Re: King Indian like and usefulness of engines

Posted: Thu Nov 03, 2016 10:31 pm
by PK
There is a lot of human positional knowledge that has not been encoded in the modern chess engines yet. But the hard part is to determine which pieces of that knowledge are useful for the engines, and which are just heuristics that are needed only for humans (sub-optimal plans and patterns that are nevertheless better than playing with no plan at all). For one set of rules that kind of works for Rodent in King's Indian positions I have tested a couple of other patterns (minority attack from Carlsbad structure, a big clamp with pawns on e5 and h5 that occurs in Bf5 Caro-Cann and in a couple of French positions, a "queenside lock" with Nc5 and a pawn on a5/a4 from some King's Indians with early d4-d5),neither of which worked. On the other hand, some of the stuff that works for me looks hopelessly primitive (say, moderate amount of king tropism).

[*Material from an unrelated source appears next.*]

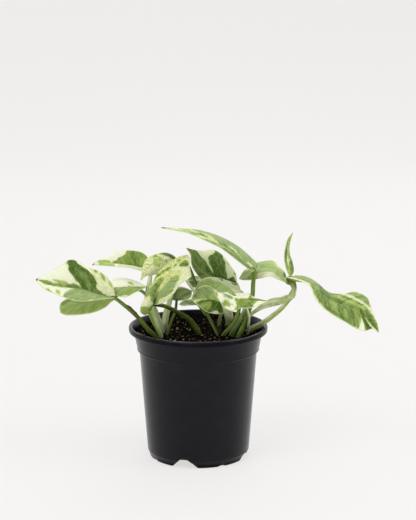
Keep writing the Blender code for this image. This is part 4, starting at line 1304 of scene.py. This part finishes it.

Sometimes I think that data structures commonly used in chess programs are just a bit too simplistic to allow for applying (or perhaps learning) a new knowledge. Chess programs achieved tremendous success with them, but they come from the days when both memory and processor speed were rare goods, and this heritage is clearly visible until today. I have a gut feeling that serious data mining coupled with increasing the number of piece/square tables (maybe using different sets for different central pawns structures and different king positions) might result in something as spectacular as AlphaGo neural networks. Knowledge needs a structure in which it can reside, and current chess engines don't seem to have that structure. Unfortunately creating it would require far better programmer than I am.

I know from descriptions of Andscacs that it has evolved in a program containing lots of non-standard knowledge, and I really root for Your approach to work.

Re: King Indian like and usefulness of engines

Posted: Thu Nov 03, 2016 10:43 pm
by zenpawn
Not that we know what the dev version of Houdini is doing to better handle these structures, but it's interesting that a common refrain during the Stage 3 and Rapids of TCEC was how well Houdini played its KID games.